● Source material:

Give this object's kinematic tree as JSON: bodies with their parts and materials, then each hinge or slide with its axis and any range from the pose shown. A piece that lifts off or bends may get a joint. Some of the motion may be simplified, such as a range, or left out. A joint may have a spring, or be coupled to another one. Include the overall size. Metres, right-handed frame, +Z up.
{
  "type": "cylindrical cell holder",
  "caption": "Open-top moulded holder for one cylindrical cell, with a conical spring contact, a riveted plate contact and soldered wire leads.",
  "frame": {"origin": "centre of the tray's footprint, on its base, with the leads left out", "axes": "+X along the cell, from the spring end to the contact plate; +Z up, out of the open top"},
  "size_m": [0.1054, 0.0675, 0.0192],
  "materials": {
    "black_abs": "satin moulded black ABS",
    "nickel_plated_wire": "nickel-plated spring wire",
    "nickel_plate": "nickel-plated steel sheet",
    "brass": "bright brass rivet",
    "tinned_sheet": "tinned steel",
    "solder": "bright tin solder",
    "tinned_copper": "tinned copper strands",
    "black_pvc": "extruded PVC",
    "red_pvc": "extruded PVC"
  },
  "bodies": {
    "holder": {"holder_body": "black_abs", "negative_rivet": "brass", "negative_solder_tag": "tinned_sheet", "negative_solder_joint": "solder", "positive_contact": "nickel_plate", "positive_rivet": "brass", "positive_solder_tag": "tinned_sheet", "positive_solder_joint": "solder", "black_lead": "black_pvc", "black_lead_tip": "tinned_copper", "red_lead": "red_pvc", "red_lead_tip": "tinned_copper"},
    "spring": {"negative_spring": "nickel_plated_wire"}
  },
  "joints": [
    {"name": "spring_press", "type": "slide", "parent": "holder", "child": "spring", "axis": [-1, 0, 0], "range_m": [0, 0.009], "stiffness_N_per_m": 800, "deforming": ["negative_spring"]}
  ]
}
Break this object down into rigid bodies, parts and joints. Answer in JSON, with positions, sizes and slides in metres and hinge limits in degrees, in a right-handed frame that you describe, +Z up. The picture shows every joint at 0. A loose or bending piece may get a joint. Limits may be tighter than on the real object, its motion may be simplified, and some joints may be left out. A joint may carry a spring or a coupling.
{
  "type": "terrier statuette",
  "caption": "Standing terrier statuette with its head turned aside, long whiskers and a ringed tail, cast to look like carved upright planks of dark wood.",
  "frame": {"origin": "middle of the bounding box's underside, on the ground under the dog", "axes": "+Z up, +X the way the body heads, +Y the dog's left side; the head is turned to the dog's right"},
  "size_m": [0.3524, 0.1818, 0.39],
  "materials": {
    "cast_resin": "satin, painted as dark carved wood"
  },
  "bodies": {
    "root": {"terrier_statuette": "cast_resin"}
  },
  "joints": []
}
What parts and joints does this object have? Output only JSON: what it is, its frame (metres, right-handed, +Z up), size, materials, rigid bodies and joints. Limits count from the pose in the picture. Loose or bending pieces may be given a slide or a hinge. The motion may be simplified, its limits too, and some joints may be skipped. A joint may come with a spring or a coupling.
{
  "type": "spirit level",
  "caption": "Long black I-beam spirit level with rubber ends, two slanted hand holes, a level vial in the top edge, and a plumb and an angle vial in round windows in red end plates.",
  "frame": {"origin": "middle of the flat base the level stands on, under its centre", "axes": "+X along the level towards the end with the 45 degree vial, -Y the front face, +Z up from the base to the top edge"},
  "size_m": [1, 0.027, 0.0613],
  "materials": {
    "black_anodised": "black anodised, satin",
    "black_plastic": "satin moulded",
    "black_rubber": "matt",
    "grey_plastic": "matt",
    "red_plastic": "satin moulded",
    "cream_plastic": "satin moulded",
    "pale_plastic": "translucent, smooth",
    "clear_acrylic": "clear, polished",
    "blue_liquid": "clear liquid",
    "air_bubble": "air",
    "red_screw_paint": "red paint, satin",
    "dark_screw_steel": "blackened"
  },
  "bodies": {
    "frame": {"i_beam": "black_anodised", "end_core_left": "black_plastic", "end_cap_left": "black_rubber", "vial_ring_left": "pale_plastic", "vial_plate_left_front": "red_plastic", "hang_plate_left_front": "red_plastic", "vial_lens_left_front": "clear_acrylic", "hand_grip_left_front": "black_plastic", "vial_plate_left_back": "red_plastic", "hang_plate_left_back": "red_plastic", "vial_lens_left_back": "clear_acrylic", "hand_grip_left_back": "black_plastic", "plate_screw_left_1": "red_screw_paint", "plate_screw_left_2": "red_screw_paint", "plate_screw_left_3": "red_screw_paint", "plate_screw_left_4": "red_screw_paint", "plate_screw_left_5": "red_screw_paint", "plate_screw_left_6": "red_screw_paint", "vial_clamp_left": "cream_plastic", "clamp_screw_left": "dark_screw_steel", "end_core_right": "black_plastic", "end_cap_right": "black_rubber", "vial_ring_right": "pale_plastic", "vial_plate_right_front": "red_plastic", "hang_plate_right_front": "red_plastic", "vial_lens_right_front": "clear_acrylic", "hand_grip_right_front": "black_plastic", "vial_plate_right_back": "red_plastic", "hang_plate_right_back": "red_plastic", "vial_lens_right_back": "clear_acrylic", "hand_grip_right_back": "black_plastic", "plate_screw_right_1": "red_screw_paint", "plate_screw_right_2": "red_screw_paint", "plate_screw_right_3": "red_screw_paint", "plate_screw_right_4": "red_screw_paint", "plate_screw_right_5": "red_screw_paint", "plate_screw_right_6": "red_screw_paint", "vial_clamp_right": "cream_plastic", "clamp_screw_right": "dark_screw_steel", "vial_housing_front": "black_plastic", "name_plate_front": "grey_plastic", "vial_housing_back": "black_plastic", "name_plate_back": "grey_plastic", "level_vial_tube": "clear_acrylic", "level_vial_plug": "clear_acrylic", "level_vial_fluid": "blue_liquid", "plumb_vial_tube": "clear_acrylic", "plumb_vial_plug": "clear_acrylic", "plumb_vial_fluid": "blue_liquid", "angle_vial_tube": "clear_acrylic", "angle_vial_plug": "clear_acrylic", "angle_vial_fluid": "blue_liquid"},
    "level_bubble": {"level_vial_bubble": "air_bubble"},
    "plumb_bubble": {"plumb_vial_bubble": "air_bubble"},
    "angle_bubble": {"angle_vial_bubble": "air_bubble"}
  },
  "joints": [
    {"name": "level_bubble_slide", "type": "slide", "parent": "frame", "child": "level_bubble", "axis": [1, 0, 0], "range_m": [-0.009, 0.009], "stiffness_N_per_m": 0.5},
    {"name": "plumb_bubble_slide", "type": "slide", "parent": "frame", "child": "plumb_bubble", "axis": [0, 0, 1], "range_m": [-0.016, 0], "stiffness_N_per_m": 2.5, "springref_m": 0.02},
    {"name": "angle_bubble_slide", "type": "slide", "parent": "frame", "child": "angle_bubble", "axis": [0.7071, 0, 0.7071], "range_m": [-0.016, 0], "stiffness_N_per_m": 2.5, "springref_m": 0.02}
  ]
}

==

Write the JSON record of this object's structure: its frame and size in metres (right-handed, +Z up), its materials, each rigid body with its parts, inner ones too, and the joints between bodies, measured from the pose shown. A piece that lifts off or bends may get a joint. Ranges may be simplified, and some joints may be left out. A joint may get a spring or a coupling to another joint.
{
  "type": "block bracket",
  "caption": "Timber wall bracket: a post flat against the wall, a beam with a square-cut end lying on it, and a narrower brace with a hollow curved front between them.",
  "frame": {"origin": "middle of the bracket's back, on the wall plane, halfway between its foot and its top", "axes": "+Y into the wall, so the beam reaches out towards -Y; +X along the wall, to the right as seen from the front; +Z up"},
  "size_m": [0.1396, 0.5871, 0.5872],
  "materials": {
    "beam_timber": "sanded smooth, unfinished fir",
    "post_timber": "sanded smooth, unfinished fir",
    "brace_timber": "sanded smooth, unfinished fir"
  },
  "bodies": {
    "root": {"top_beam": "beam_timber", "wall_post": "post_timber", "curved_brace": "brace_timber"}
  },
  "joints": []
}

* * *

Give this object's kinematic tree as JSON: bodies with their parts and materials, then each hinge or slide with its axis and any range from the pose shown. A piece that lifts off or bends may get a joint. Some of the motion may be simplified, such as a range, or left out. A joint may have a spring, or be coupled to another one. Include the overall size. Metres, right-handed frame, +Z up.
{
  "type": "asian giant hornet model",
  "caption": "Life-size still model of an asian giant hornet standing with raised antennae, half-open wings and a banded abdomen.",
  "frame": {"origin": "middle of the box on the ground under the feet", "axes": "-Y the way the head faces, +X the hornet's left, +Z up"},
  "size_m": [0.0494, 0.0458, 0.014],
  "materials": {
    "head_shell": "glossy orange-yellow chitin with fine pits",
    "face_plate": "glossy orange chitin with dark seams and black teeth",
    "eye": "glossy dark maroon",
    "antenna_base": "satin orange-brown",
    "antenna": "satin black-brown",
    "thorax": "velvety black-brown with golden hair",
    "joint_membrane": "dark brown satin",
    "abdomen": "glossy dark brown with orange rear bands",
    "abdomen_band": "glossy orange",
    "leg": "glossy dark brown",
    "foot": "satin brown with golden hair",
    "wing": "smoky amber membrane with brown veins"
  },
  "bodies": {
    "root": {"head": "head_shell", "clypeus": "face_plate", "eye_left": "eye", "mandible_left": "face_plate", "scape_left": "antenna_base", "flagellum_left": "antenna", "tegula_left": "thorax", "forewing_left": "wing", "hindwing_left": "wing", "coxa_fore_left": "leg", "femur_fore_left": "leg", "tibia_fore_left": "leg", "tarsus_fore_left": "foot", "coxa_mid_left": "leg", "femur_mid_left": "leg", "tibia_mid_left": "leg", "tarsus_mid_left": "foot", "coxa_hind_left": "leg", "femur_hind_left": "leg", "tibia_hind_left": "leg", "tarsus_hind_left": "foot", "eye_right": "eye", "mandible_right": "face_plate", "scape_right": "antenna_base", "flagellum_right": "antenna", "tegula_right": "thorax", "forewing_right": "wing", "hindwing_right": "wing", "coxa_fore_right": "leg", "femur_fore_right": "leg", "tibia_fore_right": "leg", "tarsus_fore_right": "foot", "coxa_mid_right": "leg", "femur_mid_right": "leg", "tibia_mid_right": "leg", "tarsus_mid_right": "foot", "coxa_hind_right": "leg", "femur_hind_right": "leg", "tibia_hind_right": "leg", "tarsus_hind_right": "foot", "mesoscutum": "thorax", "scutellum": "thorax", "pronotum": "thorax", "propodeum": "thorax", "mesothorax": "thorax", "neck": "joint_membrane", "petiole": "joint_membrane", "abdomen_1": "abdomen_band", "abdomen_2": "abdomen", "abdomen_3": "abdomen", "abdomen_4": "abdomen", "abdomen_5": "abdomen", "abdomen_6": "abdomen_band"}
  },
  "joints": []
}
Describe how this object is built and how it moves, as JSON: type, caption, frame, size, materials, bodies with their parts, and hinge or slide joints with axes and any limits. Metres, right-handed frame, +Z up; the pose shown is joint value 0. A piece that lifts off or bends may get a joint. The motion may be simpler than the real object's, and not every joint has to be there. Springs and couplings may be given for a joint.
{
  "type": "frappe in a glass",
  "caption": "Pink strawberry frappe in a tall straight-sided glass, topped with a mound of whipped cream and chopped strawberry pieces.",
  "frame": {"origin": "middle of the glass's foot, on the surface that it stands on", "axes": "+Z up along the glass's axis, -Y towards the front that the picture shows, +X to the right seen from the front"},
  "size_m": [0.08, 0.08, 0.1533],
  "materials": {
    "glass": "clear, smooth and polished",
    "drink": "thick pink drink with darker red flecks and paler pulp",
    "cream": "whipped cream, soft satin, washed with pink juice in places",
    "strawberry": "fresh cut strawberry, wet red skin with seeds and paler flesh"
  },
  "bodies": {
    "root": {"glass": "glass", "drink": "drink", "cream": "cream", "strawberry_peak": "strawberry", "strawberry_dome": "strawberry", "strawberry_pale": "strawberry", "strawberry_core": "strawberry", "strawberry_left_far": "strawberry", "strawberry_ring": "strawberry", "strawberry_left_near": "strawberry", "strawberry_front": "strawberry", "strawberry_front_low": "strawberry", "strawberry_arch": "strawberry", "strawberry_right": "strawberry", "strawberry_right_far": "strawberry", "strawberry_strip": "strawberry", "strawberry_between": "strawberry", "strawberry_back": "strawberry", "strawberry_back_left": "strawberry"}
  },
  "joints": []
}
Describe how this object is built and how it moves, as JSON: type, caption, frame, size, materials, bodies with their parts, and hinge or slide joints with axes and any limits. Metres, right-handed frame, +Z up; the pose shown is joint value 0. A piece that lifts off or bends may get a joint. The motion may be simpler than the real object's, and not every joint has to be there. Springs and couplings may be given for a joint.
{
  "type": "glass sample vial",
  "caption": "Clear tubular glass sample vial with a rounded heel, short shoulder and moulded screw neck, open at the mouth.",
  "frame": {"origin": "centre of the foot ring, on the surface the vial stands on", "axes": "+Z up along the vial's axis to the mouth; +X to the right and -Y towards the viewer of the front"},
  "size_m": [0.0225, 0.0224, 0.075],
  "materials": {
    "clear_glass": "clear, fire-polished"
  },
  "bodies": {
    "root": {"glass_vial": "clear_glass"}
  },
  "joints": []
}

● Set exercise: In the entries above, find every line holding the word "picture" and copy it out.

● Answer to the exercise:
Break this object down into rigid bodies, parts and joints. Answer in JSON, with positions, sizes and slides in metres and hinge limits in degrees, in a right-handed frame that you describe, +Z up. The picture shows every joint at 0. A loose or bending piece may get a joint. Limits may be tighter than on the real object, its motion may be simplified, and some joints may be left out. A joint may carry a spring or a coupling.
What parts and joints does this object have? Output only JSON: what it is, its frame (metres, right-handed, +Z up), size, materials, rigid bodies and joints. Limits count from the pose in the picture. Loose or bending pieces may be given a slide or a hinge. The motion may be simplified, its limits too, and some joints may be skipped. A joint may come with a spring or a coupling.
  "frame": {"origin": "middle of the glass's foot, on the surface that it stands on", "axes": "+Z up along the glass's axis, -Y towards the front that the picture shows, +X to the right seen from the front"},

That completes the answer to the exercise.